A conversa andava no décimo andar de cá pra lá, frouxa, gostosa. La pelas tantas, alguém com ar de profunda felicidade fez um discurso imenso sobre a maturidade e o amor maduro, tranqüilo, sereno. Fiz um esforço quase desumano pra ficar calada e fui escutando, a significância do amor maduro, do companheirismo, da convivência harmoniosa, isso e aquilo, aquilo outro, até que, finalmente, para meu total desespero o “the end” da discursada toda acabou comigo: afinal somos todos crescidinhos, adultos, quarentões e cinqüentões e está na hora de compreender o amor “lato senso”.
Cada dna meu (acho que tenho muitos) fluiu feito um vulcão, os meus “brios” desandaram a todo vapor, escorrendo pelos dedos, pela garganta, pelos olhos, não deu pra segurar, chamei o time do Jabaquara inteirinho em campo, xinguei o juiz, o bandeirinha, a torcida, rasguei a bandeira, bati as tamancas, rodei a baiana.
__ “Lato senso”, o amor “lato senso”, quando? O que é isso no amor? Amor maduro? O que significa amor maduro? Meu Deus, vou falar com o meu coração, minha alma, um minuto, por favor, silêncio: psiu alma, viu coração, ei emoção, sou madura viu? Passei dos quarenta, to chegando nos cinqüenta, agora vou amar amadurecida! Feito uma fruta? É isso, ou uma flor passada do galho? Meu amor , a força do meu amor subordinado as veias azuis, varizes, menos cabelos, uma barriga mais pronunciada, umas pelanquinhas aqui e ali? A coerência da vida, ao entrosamento que só a maturidade traz? Compreender o quê?
Aquela reunião tranqüila, serena, de “adultos”, transformou-se numa baderna total, falta de respeito, todos falando ao mesmo tempo… me afastei e fiquei ali, parada olhando… com um cheiro de mofo na alma.

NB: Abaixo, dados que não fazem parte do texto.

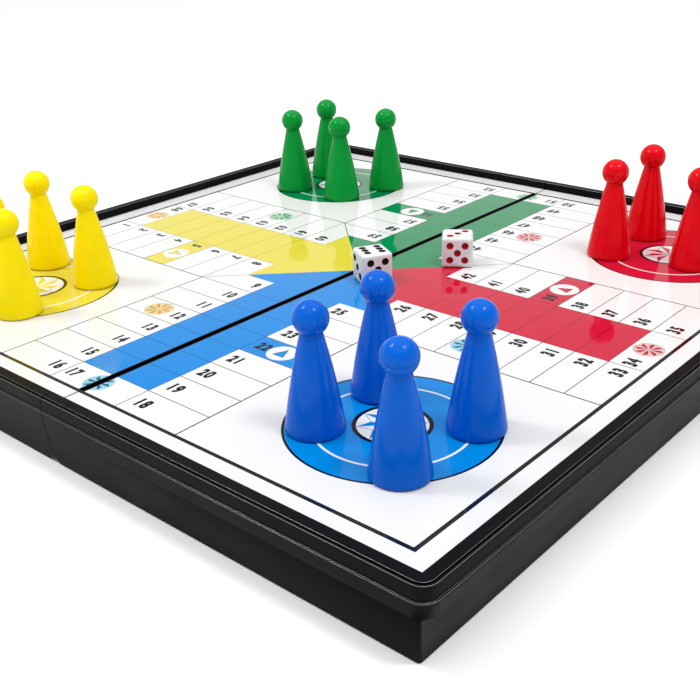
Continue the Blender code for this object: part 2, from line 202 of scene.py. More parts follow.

Já estava saindo, quando ao mais “maduro” dos palestrantes me olhou com desdém e perguntou:
__ Botou fogo no circo e sai correndo?
__ Vou sim, a 180 por hora, direto pro jardim de infância da Vida, quero sofrer, chorar de saudade, brigar , ter ciúmes, desligar o telefone abruptamente, não atender a campainha e sair correndo depois, rasgar em mil pedaços uma fotografia e ficar horas colando de novo, dizer que nunca mais e no minuto seguinte: pra sempre, achar que uma hora de espera significa a eternidade e outra hora de encontro, um lapso de milésimo de segundo. Que sou feia , mas que posso ficar bonita. Falar feito um papagaio e ficar muda sem fala, sem palavras, sem argumentos, sem senso, nem lato.
Parei por ali, o elevador me salvou.
Chovia lá fora, uma chuva fina, e percebi que chorava com a chuva, do mesmo jeito, fininho, corridinho. Busquei a janela do décimo andar e ainda vi alguns vultos, fantasmas…
Andei mais um pouco e voltei a olhar de longe quando vi, com esses olhos que a terra há de comer , esgueirando-se entre as nuvens carregadas, naquele céu de um azul quase pretinho, a lua , teimosamente romântica.
Fazia tanto tempo que nao pulava “amarelinha”! Pulei uma enorme, virtual apenas na aparência e me ofereci pra chuva, sem choro nem vela, de mão-beijada.